Sierra gently pushed me into the center of the circle and my teammates began to speak over me. I received many phrases and images, but none of them were about a window. When my turn was over I stepped back in frustration with God. Why wouldn’t He speak to me and answer my cry? I began to press into the Holy Spirit and asked that He would give me words for the others, and we continued through the activity. He began to reveal them to me, and I spoke them over my teammates.

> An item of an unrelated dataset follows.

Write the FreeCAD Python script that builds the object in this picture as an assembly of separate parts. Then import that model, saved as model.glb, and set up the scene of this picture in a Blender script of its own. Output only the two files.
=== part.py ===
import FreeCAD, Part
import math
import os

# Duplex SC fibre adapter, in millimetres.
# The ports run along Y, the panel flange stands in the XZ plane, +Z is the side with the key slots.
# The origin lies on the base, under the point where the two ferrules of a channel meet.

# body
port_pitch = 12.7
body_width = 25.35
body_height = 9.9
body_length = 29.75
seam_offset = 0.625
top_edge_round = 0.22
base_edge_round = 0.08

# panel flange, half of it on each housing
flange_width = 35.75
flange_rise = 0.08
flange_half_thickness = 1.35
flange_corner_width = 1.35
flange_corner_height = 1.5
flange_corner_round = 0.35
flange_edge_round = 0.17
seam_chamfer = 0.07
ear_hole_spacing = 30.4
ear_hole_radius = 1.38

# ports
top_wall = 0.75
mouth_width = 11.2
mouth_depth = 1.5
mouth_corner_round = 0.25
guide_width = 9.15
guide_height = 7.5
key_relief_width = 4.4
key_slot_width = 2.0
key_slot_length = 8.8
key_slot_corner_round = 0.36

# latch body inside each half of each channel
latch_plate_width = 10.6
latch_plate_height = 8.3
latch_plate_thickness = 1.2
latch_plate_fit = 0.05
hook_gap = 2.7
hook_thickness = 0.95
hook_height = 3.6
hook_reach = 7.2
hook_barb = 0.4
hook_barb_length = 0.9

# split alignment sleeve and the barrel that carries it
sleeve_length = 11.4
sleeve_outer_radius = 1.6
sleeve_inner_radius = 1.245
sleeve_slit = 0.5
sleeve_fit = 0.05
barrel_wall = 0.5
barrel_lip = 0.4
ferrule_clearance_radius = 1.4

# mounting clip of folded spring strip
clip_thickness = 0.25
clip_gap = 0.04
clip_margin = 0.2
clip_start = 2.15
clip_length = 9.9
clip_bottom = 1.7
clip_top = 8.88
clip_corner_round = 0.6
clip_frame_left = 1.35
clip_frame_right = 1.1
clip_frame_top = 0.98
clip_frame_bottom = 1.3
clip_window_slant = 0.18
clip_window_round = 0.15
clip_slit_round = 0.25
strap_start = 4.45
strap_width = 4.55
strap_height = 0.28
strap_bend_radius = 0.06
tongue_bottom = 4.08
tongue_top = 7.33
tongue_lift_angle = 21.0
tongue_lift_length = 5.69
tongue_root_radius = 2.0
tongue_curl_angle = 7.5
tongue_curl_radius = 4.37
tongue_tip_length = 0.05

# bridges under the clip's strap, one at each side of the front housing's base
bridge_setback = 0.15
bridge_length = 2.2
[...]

We finished doing everyone in the group when Sierra told us we needed to do one more. We didn’t know who it was for, but we pressed in. A few people shared some words and then I heard some say it. “A window”. I dropped to the floor. I was filled with an immediate joy and thankfulness. He answered and spoke directly to me. That word was for me from my Father. He spoke so many things to me in that moment: “I always hear you, Laura. I speak to you, but you must learn to hear me. I have wiped the dirt off your window and it is clean. I bore your shame on the cross. Look at an embrace the joy I have given you and walk in freedom.”

When journaling about the experience I realized that a desire of my heart was filled that night. Psalms 37:4 says: “Delight yourself in the Lord and He will give you the desires of your heart.” My Father knew that I had been craving hearing a direct word from Him for so long. That night He was faithful in fulfilling that desire of my heart. God has wiped my window clean and I can see clearly. I serve a God who is personal, faithful to His promises, and who speaks to me.

The girl who spoke “a window” that night had no idea how that would impact me, but she was obedient to God’s voice. No one could have possibly known about the window but my Heavenly Father. Now every time I see a window I am reminded of my good good Father who hears every prayer and who answers the desires of our hearts.